I think any activity or hobby that becomes the focus of one person’s free time (or even their entire life) becomes open to ridicule from others. I’m not saying this is deserved or right, because we all have little foibles like this. It just is, and it probably arose from some trait inherited from our caveman/woman forebears to keep everyone in the village in line and from doing anything too different that might jeopardize the welfare of the tribe.

I’ve corresponded with many brides and planners over the last year or two, and for the most part, the bridezillas to whom I have talked have been very friendly, engaging people who simply happen to be engrossed in every detail regarding their wedding.
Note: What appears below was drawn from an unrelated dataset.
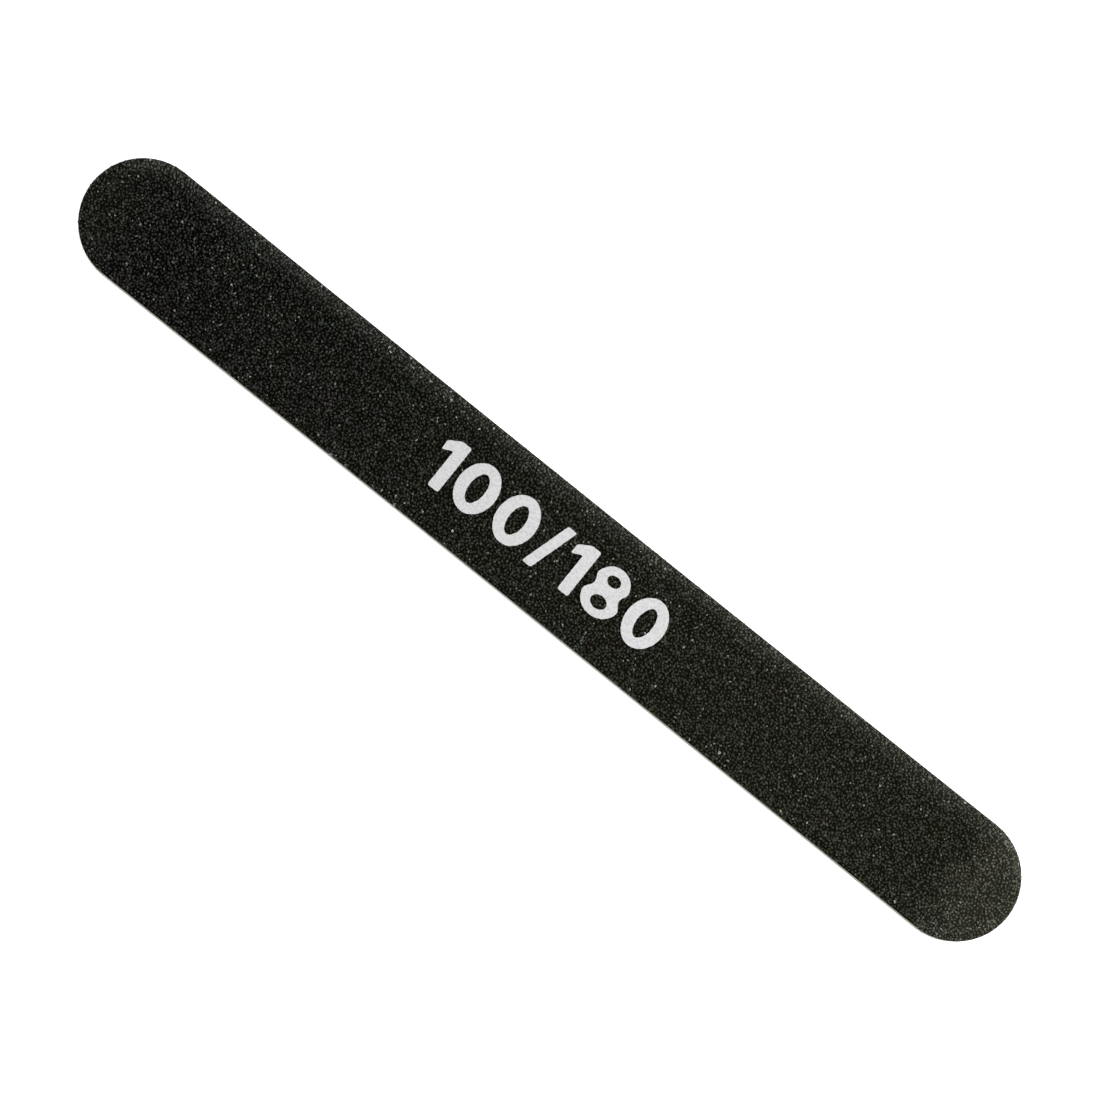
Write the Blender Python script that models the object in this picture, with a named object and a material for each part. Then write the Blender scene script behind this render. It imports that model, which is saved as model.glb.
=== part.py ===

And as long as this doesn’t encroach on your relationship with your fiance or how you treat other people, it is harmless and falls under the rubric of “peculiar but ultimately endearing personality trait.”

However, when it gets to the point where a bride is shrieking because the lavender bows on her floral arrangements are one shade off, or she has to drive 500 miles to buy her third $4,000 wedding dress because the other two might not be the “perfect” one, well, this is when we guys take pause and we begin to think “Do I really know this person to whom I am getting married?” Definitely not a question you want your guy to be thinking.

I’m co-owner of a business in which we sell online wedding software to engaged couples and wedding consultants, and I actually had a consultant call me who said that her bride client had screamed at her because our software didn’t work right the first time she logged in (the client was using the wrong password, by the way). Are you kidding me? I felt so bad for the consultant, who seemed to be at wits end trying to please this client who was completely out of line and becoming more irrational every day.

So what I’m saying is, if you’re a bridezilla (and only about 15% of you out there really are), make it an endearing part of yourself and not scary. Because we all eventually flee from scary.